Check out Amy Galper and Christina Daigneault’s book “Plant-Powered Beauty” for more amazing ideas on DIY beauty using natural ingredients.
Are you looking for another opportunity to tap into your creativity? Join me on Wednesday, May 9th from 6:30 pm – 8:30 pm EST for a class that focuses on the fruits and flowers of aromatherapy: we will smell and discuss several essential oils, sip on a floral infusion and discuss how essential oils from flowers are wonderful for skin care (and more!).
Written by: Amy Anthony
(Aromatic Studies Instructor)
Amy Anthony B.A, is a certified Aromatherapist with a private practice in Manhattan, NY. Her focus is on customized aromatherapy and education: she consults with clients and teaches workshops at the NYIOA and around the NY metro area. Amy also enjoys formulating and devising delivery methods that encourage the safe, practical use of aromatherapy—like fizzing bath balls, shower bars and sleep mists.
Amy has been a gardener since the age of 5 and has continually found ways to connect with plants since moving to NYC in 1999. Her knowledge of plants brings a holistic, plant-based approach to her teaching and practice of aromatherapy. Amy is also a certified master composter, has volunteered at Saint George’s Common Table since 2012 and is a trained doula. More can be found about her aromatherapy practice at http://nycaroma.com.

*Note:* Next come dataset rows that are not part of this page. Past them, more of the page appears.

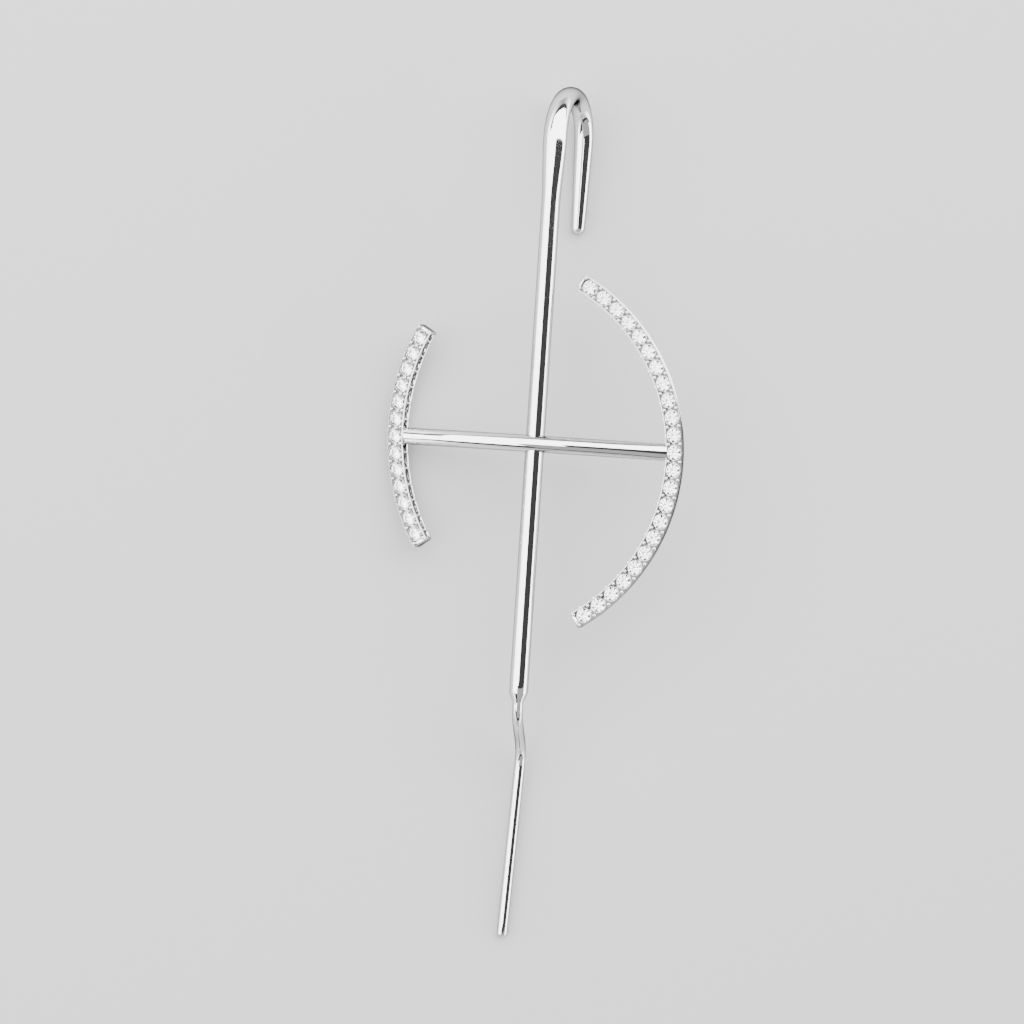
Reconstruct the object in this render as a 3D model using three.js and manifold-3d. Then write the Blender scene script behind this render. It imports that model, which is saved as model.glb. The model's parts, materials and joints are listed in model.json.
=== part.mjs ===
// An ear cuff of polished silver. One long rod hooks over the rim of the ear and ends below
// in a thin post that passes through the lobe. A bowed bar crosses it and carries two curved
// settings of round brilliants. Rod, bar and settings are soldered into one piece of metal.
//
// Millimetres. The cuff is modelled as it is worn: X to the right, Y away from the viewer,
// Z up along the rod, with the origin where bar and rod cross. At the end it is laid on its
// back, stones up, as it comes to rest by itself, with the rod along Y.

import * as THREE from 'three';
import { mergeVertices } from 'three/addons/utils/BufferGeometryUtils.js';
import { ConvexHull } from 'three/addons/math/ConvexHull.js';
import Module from 'manifold-3d';

// Rod
const ROD_DIAMETER = 1.65;
const ROD_ABOVE_BAR = 27.2; // up to the foot of the hook's arch
const ROD_BELOW_BAR = 22.05; // down to the shoulder
const SHOULDER_LENGTH = 0.8; // taper from the rod to the post

// Hook over the rim of the ear
const HOOK_REACH = 7.5; // from the rod's centre back to the rear leg's centre
const HOOK_SIDE = 1.6; // to the right over that reach
const HOOK_RISE = 4.1; // from the arch's foot to the centre of its crest
const HOOK_WIDTH = 2.15; // across the wire at the arch's foot, from where it thins to the tip
const HOOK_FLARE = 6.0; // stretch of the rod that widens into the hook
const HOOK_LEG = 8.0; // straight rear leg
const HOOK_TIP_DIAMETER = 1.2;
const HOOK_TIP_ROUNDING = 0.55;

// Post through the lobe
const POST_DIAMETER = 0.95;
const POST_REACH = 4.6; // back from the rod's centre to the tail's centre
const POST_SIDE = -0.1; // to the right over that reach
const POST_DROP = 6.0; // height of the bend through the lobe
const POST_TAIL = 15.2; // height of the straight tail behind the lobe
const POST_LEAN = -0.6; // to the right, down the tail's height
const POST_TIP_ROUNDING = 0.2;

// Bar across the rod
const BAR_DIAMETER = 1.5;
const BAR_END_THICKNESS = 1.05; // front to back where it meets a setting
const BAR_BOW_RADIUS = 40.0;
const BAR_FORWARD = 0.35; // the bar's centre in front of the rod's
const BAR_LEFT = 12.6; // from the rod to the middle of the left setting
const BAR_RIGHT = 12.3; // from the rod to the middle of the right setting
const BAR_SEATING = 0.3; // how far the bar's ends reach into the settings

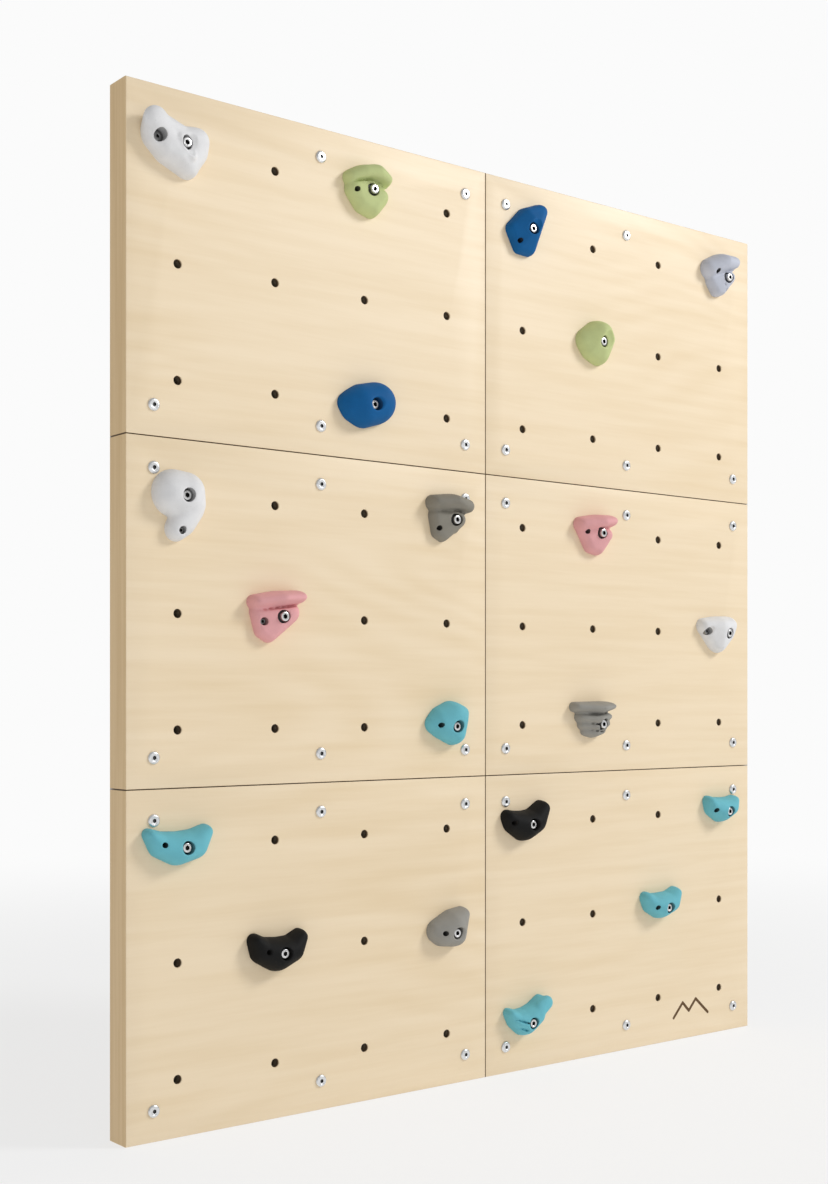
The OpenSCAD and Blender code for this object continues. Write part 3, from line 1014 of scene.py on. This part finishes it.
def mould(hold):
    """Casts one hold: hulls of lobes melted together, hollowed, melted again more
    lightly, sawn flat at the back, and drilled."""
    sizes = bpy.context.scene.hold_sizes
    grain = mm(sizes.grain) * 1
    recess, seat = mm(sizes.recess), mm(sizes.seat)
    fixed = "screw" in hold.get("second", {})
    piece = join([hull([lobe(*each) for each in shell]) for shell in hold["shells"]])
    melt(piece, grain, sizes.softening)
    for tool in pressed_tools(hold, recess, seat):
        carve(piece, tool)
    melt(piece, grain, sizes.softening // 2 + 1)
    saw(piece, (0, 0 if fixed else -mm(sizes.gap), 0), (0, 1, 0))
    # Each recess gets painted shade on its walls, darkest in the empty anti-turn holes
    drill_and_paint_shade(piece, drill(mm(sizes.bore), recess, seat, 64), recess, RECESS_SHADE)
    if "second" in hold:
        second = hold["second"]
        bit = drill(mm(sizes.anti_turn), second["recess"], second["seat"])
        painted_shade = SCREWED_HOLE_SHADE if fixed else EMPTY_HOLE_SHADE
        drill_and_paint_shade(piece, bit, second["recess"], painted_shade, second["place"])
    return piece


# ---- Operators: one for each piece or group of like pieces ----

# Brightness of the white room as it shows, and as it lights the wall
BACKDROP = 0.965
ROOM_LIGHT = 0.43


class WALL_OT_stage(bpy.types.Operator):
    """Set up the camera, the studio light and the floor"""

    bl_idname = "climbing_wall.stage"
    bl_label = "Stage"

    def execute(self, context):
        self.camera(context)
        self.lights(context)
        self.surroundings(context)
        self.floor()
        return {"FINISHED"}

    @staticmethod
    def camera(context):
        data = bpy.data.cameras.new("camera")
        data.lens = 48.5
        data.shift_y = 0.089
        camera = bpy.data.objects.new("camera", data)
        camera.location = (-1.565, -1.838, 0.567)
        camera.rotation_euler = (math.radians(90), 0, math.radians(-38.5))
        context.collection.objects.link(camera)
        context.scene.camera = camera
        context.scene.view_settings.view_transform = "Standard"

    @staticmethod
    def softbox(context, name, place, aim, width, power):
        data = bpy.data.lights.new(name, "AREA")
        data.shape = "DISK"
        data.size = width
        data.energy = power
        light = bpy.data.objects.new(name, data)
        light.location = place
        light.rotation_euler = (Vector(aim) - Vector(place)).to_track_quat("-Z", "Y").to_euler()
        context.collection.objects.link(light)

    def lights(self, context):
        self.softbox(context, "key", (3.3, -3.1, 3.5), (0, 0, 0.6), 1.5, 138)
        self.softbox(context, "fill", (-1.2, -4.2, 1.2), (0, 0, 0.6), 3.0, 12)

    @staticmethod
    def surroundings(context):
        """A white room that lights the wall more softly than it shows."""
        world = bpy.data.worlds.new("white_room")
        world.use_nodes = True
        tree = world.node_tree
        glow = tree.nodes["Background"]
        glow.inputs["Color"].default_value = (1, 1, 1, 1)
        seen = tree.nodes.new("ShaderNodeLightPath").outputs["Is Camera Ray"]
        strength = tree.nodes.new("ShaderNodeMapRange")
        tree.links.new(seen, strength.inputs["Value"])
        strength.inputs["To Min"].default_value = ROOM_LIGHT
        strength.inputs["To Max"].default_value = BACKDROP
        tree.links.new(strength.outputs[0], glow.inputs["Strength"])
        context.scene.world = world

    @staticmethod
    def floor():
        bpy.ops.object.select_all(action="DESELECT")
        bpy.ops.mesh.primitive_circle_add(vertices=96, radius=14, fill_type="NGON")
        floor = bpy.context.object
        floor.name = "floor"
        floor.location = (0, 0, -0.0005)
        apply_place(floor)
        skin = Finish("pale_floor")
        away = (skin.x * skin.x + skin.y * skin.y) ** 0.5
        fade = skin.spread(away, 0.8, 3.6) * 0.28 + 0.72
        cloud = skin.noise(skin.point, 3.0, 2, 0.5, 1.0)
        skin.set(
            Base_Color=skin.mix(cloud, (0.90, 0.90, 0.90), (0.93, 0.93, 0.93)),
            Roughness=0.75,
        )
        glow = skin.node("ShaderNodeEmission", None, {"Color": (1, 1, 1), "Strength": BACKDROP})
        output = skin.tree.nodes["Material Output"]
        near = Value(skin.tree, skin.surface.outputs[0])
        blend = skin.node("ShaderNodeMixShader", None, {"Fac": fade})
        skin.tree.links.new(near.socket, blend.socket.node.inputs[1])
        skin.tree.links.new(glow.socket, blend.socket.node.inputs[2])
        skin.tree.links.new(blend.socket, output.inputs["Surface"])
        floor.data.materials.append(skin.material)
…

1 Traditionally made out of a tall tree that is stripped of its branches and adorned with flowers and greenery, the maypole is a phallic symbol of fertility, the base buried deeply into the earth.
2 A tradition thought to originate during Victorian times.
3 Note: use any non-photosensitizing citrus such as Yuzu peel (Citrus junos)
4 I prefer the body that yogurt or a humectant like glycerin give to the final mixture, making it easier to use as the final product is less crumbly.